* Ecio Rodrigues
Desde
o início das medições pelo Inpe, em 1998 (com exceção de 2005, quando queimada
para renovar pasto se confundiu com incêndio florestal), jamais se viu um mês
de agosto no Acre com tanta fumaça.
Para
os incrédulos, os dados estão disponíveis em http://queimadas.dgi.inpe.br/queimadas/portal-static/estatisticas_estados/
Ainda
que alguns desavisados associem a ampliação do investimento realizado em
queimadas a uma suposta melhoria na dinâmica econômica e, pasme-se!, a um dito
“progresso”, essa conexão não existe, tal suposição não passa de insensatez. A
verdade é que se trata de um recorde assustador, e só há que se lamentar por
ele.
Indefensável
do ponto de vista social e ambiental, a prática agrícola das queimadas é de uma
estupidez econômica inadmissível – sobretudo numa região de importância
planetária como no caso da Amazônia.
Em
tempo de valorização da ciência – quando os pesquisadores acertaram, senão
todas, a grande maioria das previsões relacionadas à pandemia mundial de
covid-19 –, não custa insistir: existem inúmeras evidências científicas que
comprovam os prejuízos acarretados pelas queimadas na Amazônia.
Não
é preciso falar sobre o grande contingente de pessoas – estatisticamente
demonstrado – que lota os hospitais durante os meses cinzas no Acre (julho,
agosto e setembro), com doenças respiratórias causadas pela fumaça que vem das queimadas.
Sem
contar o ônus imposto à população urbana, forçada a conviver durante meses com
um sistema público de saúde sobrecarregado, sob o aspecto social há que se atentar
ainda para os malefícios suportados por expressivo número de trabalhadores do
campo, que durante o período das queimadas ficam expostos a condições de ar altamente
insalubres.
Pelo
lado ambiental, as pesquisas demonstram que as queimadas originam um rol de
externalidades que por sua vez põem em risco a sustentabilidade da região.
Entre
outras graves sequelas, pode-se citar perda de solos agrícolas; morte de micro-organismos
presentes no subsolo, cruciais para manter características como fertilidade; comprometimento
da vazão dos rios e igarapés.
Depois
de estabelecidos os consideráveis impactos sociais e ambientais das queimadas, não
foi difícil chegar aos custos econômicos.
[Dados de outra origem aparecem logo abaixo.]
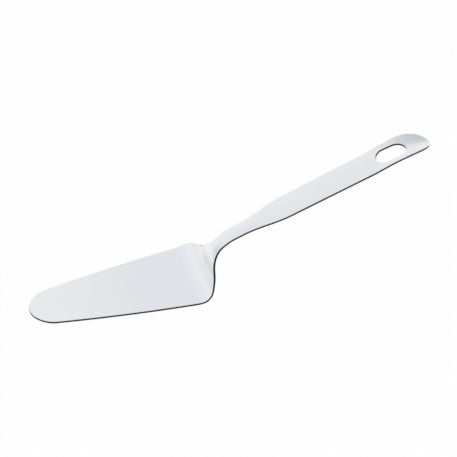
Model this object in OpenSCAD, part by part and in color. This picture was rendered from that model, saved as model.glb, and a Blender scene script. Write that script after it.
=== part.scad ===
// Cake server pressed in one piece from stainless steel sheet.
// The flat outline is laid out along a centre line, and the centre line is bent:
// flat blade, rise behind the heel, crest over the neck, straight grip, drooping and dished end.
// The origin is the middle of the flat underside of the blade. The handle points along +X.

/* [Sheet] */
// Thickness of the sheet
sheet_t = 1.5; // [1:0.1:2.5]
// Radius that is polished onto both corners of the sheet's edge
edge_r = 0.2; // [0.1:0.05:0.45]

/* [Blade] */
// Length of the flat of the blade, from the tip to where the heel starts to rise
flat_l = 104; // [80:1:140]
// Width that the sides of the blade come down to at the tip, before it is rounded
tip_w = 24.9; // [18:0.1:36]
// Length over which the tip rounds off
tip_l = 14.2; // [9:0.2:30]
// Width at the heel, before its corners are rounded
heel_w = 54.6; // [44:0.2:64]
// How far the long sides bow out past a straight line, at their middle
side_bow = 1.5; // [0:0.1:3]
// Length of sheet from the end of the flat to the corners of the heel
heel_l = 9; // [6:0.5:12]
// Radius of the corners of the heel
heel_r = 8.3; // [6:0.1:11]

/* [Neck] */
// Length of sheet over which the back edge runs in from the heel to the neck
back_l = 15.8; // [14:0.2:20]
// Radius where the back edge flows into the neck
throat_r = 19.2; // [12:0.2:22]
// Width of the neck
neck_w = 10.8; // [8:0.2:14]
// Length of the narrow neck, from the back edge to where the grip flares out
neck_l = 27.8; // [20:0.2:36]
// Length over which the neck flares out to the grip
flare_l = 32; // [20:0.5:45]
// Radius of the bend that lifts the neck off the blade
rise_r = 14.6; // [11:0.2:18]
// Steepest angle of the neck
rise_angle = 73.8; // [60:0.2:80]
// Radius of the bend that lays the neck over into the grip
crest_r = 29.9; // [20:0.1:36]
// Height of the crown across the neck
neck_crown = 0.6; // [0:0.1:1]

/* [Handle] */
// Angle between the grip and the blade
grip_angle = 20.8; // [15:0.1:28]
// Length of the straight grip, from the crest to where the end droops
grip_l = 102.9; // [90:0.1:130]
// Width of the grip where the flare ends
grip_w = 18.9; // [16:0.1:23]
// Height of the crown across the grip
grip_crown = 0.3; // [0:0.1:1]
// Width of the handle where its end starts to round off
end_w = 20.4; // [18:0.2:25]
// Length over which the end of the handle rounds off
end_l = 20.1; // [15:0.1:24]
// How far the sides would stand up past the middle at the very end of the handle, at its full width
end_dish = 3.7; // [0:0.1:5]
// Length over which the crown of the grip turns into the dish of the end
dish_l = 44; // [30:1:60]
// Radius of the drooping end
droop_r = 90; // [60:1:120]
// Angle through which the end droops
droop_angle = 23; // [10:1:35]
// Length of the hanging slot
slot_l = 20.7; // [16:0.1:26]
// Width of the hanging slot
slot_w = 11.8; // [6:0.1:12.4]
// Length over which the slot narrows to its end, on the side of the handle's end
slot_nose = 7.6; // [5:0.1:9]
// Length of sheet between the slot and the end of the handle
slot_back = 15.8; // [14:0.1:24]

/* [Hidden] */
steel = [0.87, 0.88, 0.9];
// Steps across half the sheet, round its edge, round a corner, and along the side, neck, grip and tail
across_n = 4;
edge_n = 2;
corner_n = 10;
side_n = 10;
neck_n = 26;
grip_n = 16;
tail_n = 18;
// Steps round each end of the slot
slot_n = 20;
// The last step of the blade keeps this share of the sheet's thickness clear of the cut
step_gap_share = 0.3;
// How far the punch for the slot runs past both faces
overrun = 3;
// Both elliptical ends of the sheet stop this angle short of a point
end_gap_angle = 4;

// Length of an arc
function arc_l(r, a) = r * a * PI / 180;

// Each bend of the centre line is a length of sheet and the angle that it turns up
bends = [
    [flat_l, 0],
    [arc_l(rise_r, rise_angle), rise_angle],
    [arc_l(crest_r, rise_angle - grip_angle), grip_angle - rise_angle],
    [grip_l, 0],
    [arc_l(droop_r, droop_angle), -droop_angle],
];

// Stations along the sheet, measured from the tip
rise_end = flat_l + bends[1][0];
heel_s = flat_l + heel_l;
neck_s = heel_s + back_l;
flare_s = neck_s + neck_l;
grip_s = flare_s + flare_l;
droop_s = rise_end + bends[2][0] + grip_l;
tail_s = droop_s + bends[4][0];
round_s = tail_s - end_l;
slot_end = tail_s - slot_back;
slot_s = slot_end - slot_l;

// Moves a place [x, z, angle] along one bend, or part of it
function travel(p, l, turn) =
    turn == 0
        ? [p[0] + l * cos(p[2]), p[1] + l * sin(p[2]), p[2]]
        : let (r = l / arc_l(1, turn), a = p[2] + turn)
          [p[0] + r * (sin(a) - sin(p[2])), p[1] + r * (cos(p[2]) - cos(a)), a];

// Place of the centre line's top face at a length s from the tip
function place(s, p = [-flat_l / 2, sheet_t, 0], i = 0) =
    s <= bends[i][0] || i == len(bends) - 1
        ? travel(p, s, bends[i][1] * s / bends[i][0])
        : place(s - bends[i][0], travel(p, bends[i][0], bends[i][1]), i + 1);

// Keeps a share between 0 and 1, and eases it from 0 to 1 with level ends
function clamp(q) = min(max(q, 0), 1);
function ease(q) = let (t = clamp(q)) t * t * (3 - 2 * t);

// Crown of the sheet at station s: none on the blade, and below zero where the end is dished
function crown(s) = ease((s - flat_l) / (rise_end - flat_l))
    * (neck_crown + (grip_crown - neck_crown) * ease((s - flare_s) / flare_l))
    - (grip_crown + end_dish) * ease(1 - (tail_s - s) / dish_l);

// Point of the sheet at station s, y to the side and d below the top face
function on_sheet(s, y, d) =
    let (p = place(s), depth = d + crown(s) * pow(y / crown_half(s), 2))
    [p[0] + depth * sin(p[2]), y, p[1] - depth * cos(p[2])];

// Points along a rounded corner b between a and c, with radius r
function corner(a, b, c, r, n) =
    let (
        u = (a - b) / norm(a - b),
        v = (c - b) / norm(c - b),
        half = acos(u * v) / 2,
        centre = b + (u + v) / norm(u + v) * r / sin(half),
        start = b + u * r / tan(half) - centre,
        from = atan2(start[1], start[0]),
        turn = sign(cross(v, u)) * (180 - 2 * half)
    )
    [for (k = [0:n]) let (t = from + turn * k / n) centre + r * [cos(t), sin(t)]];

// Points between two points, without the ends
function between(a, b, n) = [for (k = [1:n - 1]) a + (b - a) * k / n];

// Outline of the blade on one side as [station, half width]: tip, long side, heel, back edge, throat
function side_half(s) = tip_w / 2 + (heel_w - tip_w) / 2 * s / heel_s;
function tip_s(k) = tip_l * (1 - cos(end_gap_angle + (90 - end_gap_angle) * k / corner_n));
tip_side = [for (k = [0:corner_n]) [tip_s(k), side_half(tip_s(k))]];
heel_corner = corner([0, tip_w / 2], [heel_s, heel_w / 2], [neck_s, neck_w / 2], heel_r, corner_n);
throat = corner([heel_s, heel_w / 2], [neck_s, neck_w / 2], [flare_s, neck_w / 2], throat_r, corner_n);
straight_outline = concat(
    tip_side,
    between(tip_side[corner_n], heel_corner[0], side_n),
    heel_corner,
    between(heel_corner[corner_n], throat[0], edge_n),
    throat
);

// The long sides bow out, and the tip rounds off to an ellipse
function bow(s) = let (u = clamp(s / heel_s)) side_bow * 4 * u * (1 - u);
function tip_round(s) = sqrt(1 - pow(clamp(1 - s / tip_l), 2));
blade_outline = [for (p = straight_outline) [p[0], (p[1] + bow(p[0])) * tip_round(p[0])]];

// Half width of the sheet at station s: along the neck, along the grip, and anywhere
function neck_half(s) = neck_w / 2 + (grip_w - neck_w) / 2 * ease((s - flare_s) / flare_l);
function grip_half(s) = grip_w / 2 + (end_w - grip_w) / 2 * clamp((s - grip_s) / (round_s - grip_s));
function end_round(s) = sqrt(1 - pow(clamp((s - round_s) / end_l), 2));
function half_at(s) =
    s < throat[corner_n][0] ? lookup(s, blade_outline)
    : s < grip_s ? neck_half(s)
    : grip_half(s) * end_round(s);

// Half width that the crown spans: the round end keeps the curve of the full width
function crown_half(s) = s < grip_s ? half_at(s) : grip_half(s);

// Steps along the sheet for each node, from cut to cut
blade_steps = [for (p = blade_outline) if (p[0] < rise_end - sheet_t * step_gap_share) p[0]];
neck_steps = between(rise_end, grip_s, neck_n);
tail_from = min(round_s, droop_s);
grip_steps = between(grip_s, tail_from, grip_n);
tail_turn = (90 - end_gap_angle) / tail_n;
tail_steps = [for (k = [0:tail_n]) tail_from + (tail_s - tail_from) * sin(tail_turn * k)];
function outline(steps) = [for (s = steps) [s, half_at(s)]];

// Corner of the sheet's edge, top to bottom: [how far in from the outline, depth below the top face]
function quarter(k) = edge_r * (1 - sin(90 * k / edge_n));
function dip(k) = edge_r * (1 - cos(90 * k / edge_n));
edge_profile = concat(
    [for (k = [0:edge_n]) [quarter(k), dip(k)]],
    [for (k = [edge_n:-1:0]) [quarter(k), sheet_t - dip(k)]]
);
edge_last = len(edge_profile) - 1;

// Outward direction of the outline at its point i, square to it at a cut and closed over a round end
function mirrored(p) = [p[0], -p[1]];
function outward(path, i, round_start, round_stop) =
    let (last = len(path) - 1)
    (i == 0 && !round_start) || (i == last && !round_stop)
        ? [0, 1]
        : let (
              a = i == 0 ? mirrored(path[0]) : path[i - 1],
              b = i == last ? mirrored(path[last]) : path[i + 1],
              t = (b - a) / norm(b - a)
          )
          [-t[1], t[0]];

// Loop of points round the sheet at one point p of the outline: top face, edge, underside, edge
function rim(p, out, e, side) = on_sheet(p[0] - out[0] * e[0], side * (p[1] - out[1] * e[0]), e[1]);
function face_row(p, out, d, side) = [
    for (k = [-across_n:across_n])
        on_sheet(p[0] - out[0] * edge_r, side * (p[1] - out[1] * edge_r) * k / across_n, d)
];
function ring(p, out) = concat(
    face_row(p, out, 0, 1),
    [for (k = [1:edge_last - 1]) rim(p, out, edge_profile[k], 1)],
    face_row(p, out, sheet_t, -1),
    [for (k = [edge_last - 1:-1:1]) rim(p, out, edge_profile[k], -1)]
);
row_n = 2 * across_n + 1;
rim_n = edge_last - 1;
ring_n = 2 * (row_n + rim_n);

// Faces that close a ring: the two face rows, and a band for each step down the edge
function cap() = concat(
    [[for (k = [0:row_n]) k, ring_n - 1]],
    [for (k = [0:rim_n - 2]) [row_n + k, row_n + k + 1, ring_n - 2 - k, ring_n - 1 - k]],
    [[for (k = [row_n + rim_n - 1:2 * row_n + rim_n]) k]]
);
function reversed(list) = [for (k = [len(list) - 1:-1:0]) list[k]];

// Strip of sheet that follows an outline, between two cuts or round ends
module strip(path, round_start = false, round_stop = false) {
    last = len(path) - 1;
    points = [for (i = [0:last]) each ring(path[i], outward(path, i, round_start, round_stop))];
    sides = [
        for (i = [0:last - 1], k = [0:ring_n - 1])
            let (a = i * ring_n, b = a + ring_n, m = (k + 1) % ring_n)
            each [[a + k, a + m, b + m], [a + k, b + m, b + k]]
    ];
    start = [for (f = cap()) reversed(f)];
    stop = [for (f = cap()) [for (v = f) v + last * ring_n]];
    polyhedron(points, concat(sides, start, stop), convexity = 6);
}

// Blade with its heel, up to where the rise behind it is steepest
module blade() color(steel) strip(outline(concat(blade_steps, [rise_end])), round_start = true);

// Neck: over the crest and out along the flare
module neck() color(steel) strip(outline(concat([rise_end], neck_steps, [grip_s])));

// Grip and drooping end, with the hanging slot punched square through it
module handle() color(steel) difference() {
    strip(outline(concat([grip_s], grip_steps, tail_steps)), round_stop = true);
    slot_punch();
}

// Outline of the slot about its middle: a half circle towards the grip, a half ellipse towards the end
slot_r = slot_w / 2;
slot_turns = [for (k = [0:slot_n]) -90 + 180 * k / slot_n];
slot_outline = concat(
    [for (t = slot_turns) [slot_l / 2 - slot_nose + slot_nose * cos(t), slot_r * sin(t)]],
    [for (t = slot_turns) [slot_r - slot_l / 2 - slot_r * cos(t), -slot_r * sin(t)]]
);

module slot_punch() {
    p = place((slot_s + slot_end) / 2);
    deep = sheet_t + overrun;
    translate([p[0], 0, p[1]]) rotate([0, -p[2], 0]) translate([0, 0, -deep])
        linear_extrude(deep + end_dish + overrun) polygon(slot_outline);
}

blade();
neck();
handle();
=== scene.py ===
"""Cake server: one sheet of satin stainless steel on a white studio floor."""
from functools import lru_cache
from math import acos, atan2, cos, hypot, pi, radians, sin, sqrt, tan

import bmesh
import bpy
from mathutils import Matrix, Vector


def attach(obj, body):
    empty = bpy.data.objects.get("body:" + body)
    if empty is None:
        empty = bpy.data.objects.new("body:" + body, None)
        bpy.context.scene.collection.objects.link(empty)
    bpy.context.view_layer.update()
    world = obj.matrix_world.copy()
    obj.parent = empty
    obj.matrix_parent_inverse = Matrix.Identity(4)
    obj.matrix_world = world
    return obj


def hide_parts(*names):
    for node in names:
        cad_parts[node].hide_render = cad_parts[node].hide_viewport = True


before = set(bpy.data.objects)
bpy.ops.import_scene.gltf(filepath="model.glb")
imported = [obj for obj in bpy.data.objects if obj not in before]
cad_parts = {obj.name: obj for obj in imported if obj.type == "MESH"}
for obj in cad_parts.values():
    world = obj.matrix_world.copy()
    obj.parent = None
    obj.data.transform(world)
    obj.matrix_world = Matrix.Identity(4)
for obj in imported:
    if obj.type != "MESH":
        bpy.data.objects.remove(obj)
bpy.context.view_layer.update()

# Units: sizes are in millimetres and angles in degrees, unless a heading says otherwise
MM = 0.001

# Sheet
SHEET_T = 1.5
EDGE_R = 0.2

# Blade
FLAT_L = 104.0
TIP_W = 24.9
TIP_L = 14.2
HEEL_W = 54.6
SIDE_BOW = 1.5
HEEL_L = 9.0
HEEL_R = 8.3

# Neck
BACK_L = 15.8
THROAT_R = 19.2
NECK_W = 10.8
NECK_L = 27.8
FLARE_L = 32.0
RISE_R = 14.6
RISE_ANGLE = 73.8
CREST_R = 29.9
NECK_CROWN = 0.6

# Handle
GRIP_ANGLE = 20.8
GRIP_L = 102.9
GRIP_W = 18.9
GRIP_CROWN = 0.3
END_W = 20.4
END_L = 20.1
END_DISH = 3.7
DISH_L = 44.0
DROOP_R = 90.0
DROOP_ANGLE = 23.0
SLOT_L = 20.7
SLOT_W = 11.8
SLOT_NOSE = 7.6
SLOT_BACK = 15.8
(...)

Muitas formulações foram concebidas
para provar, matematicamente, que os poucos benefícios auferidos pelo produtor
que queima não cobrem os prejuízos assumidos pela sociedade que recebe a
fumaça.
A
quantificação dos custos decorrentes de hospitais lotados, aeroportos fechados (ainda
que em períodos intercalados), dos gastos com equipamentos e profissionais de
saúde e, não menos importante, com todo o aparato necessário ao licenciamento
das queimadas, monitoramento, intimidação e punição dos produtores, demonstra a
insensatez econômica desse padrão primitivo de criação de boi que depende do
investimento no fogo.
Por
fim, cabe fazer um esclarecimento importante: o atual recorde de queimadas para
o mês de agosto, no Acre, tem origem na série histórica dos últimos 22 anos.
Durante
muito tempo, gestores públicos da área de meio ambiente, demonstrando capacidade
técnica questionável e aferrando-se a uma atitude defensiva vergonhosa, para
dizer o mínimo, insistiram na alegação de que a fumaça que todos os anos cobre
o Acre não procedia do território estadual, mas viria de queimadas realizadas
em Rondônia e Bolívia.
Esse
argumento frágil e desnecessário, baseado em alegações de baixo nível
intelectual – como a de que o Acre é o “lugar onde o vento faz a curva” –, por
mais incrível que pareça, perdurou mais da metade do lapso de 22 anos agora rematado
com o lamentável recorde.
Não
há saída, somente com técnicos capacitados, somente com a adoção de medidas ancoradas
na ciência, será possível evitar novos recordes nefastos.
*Professor
Associado da Universidade Federal do Acre, engenheiro florestal, especialista
em Manejo Florestal e mestre em Política Florestal pela Universidade Federal do
Paraná, e doutor em Desenvolvimento Sustentável pela Universidade de Brasília.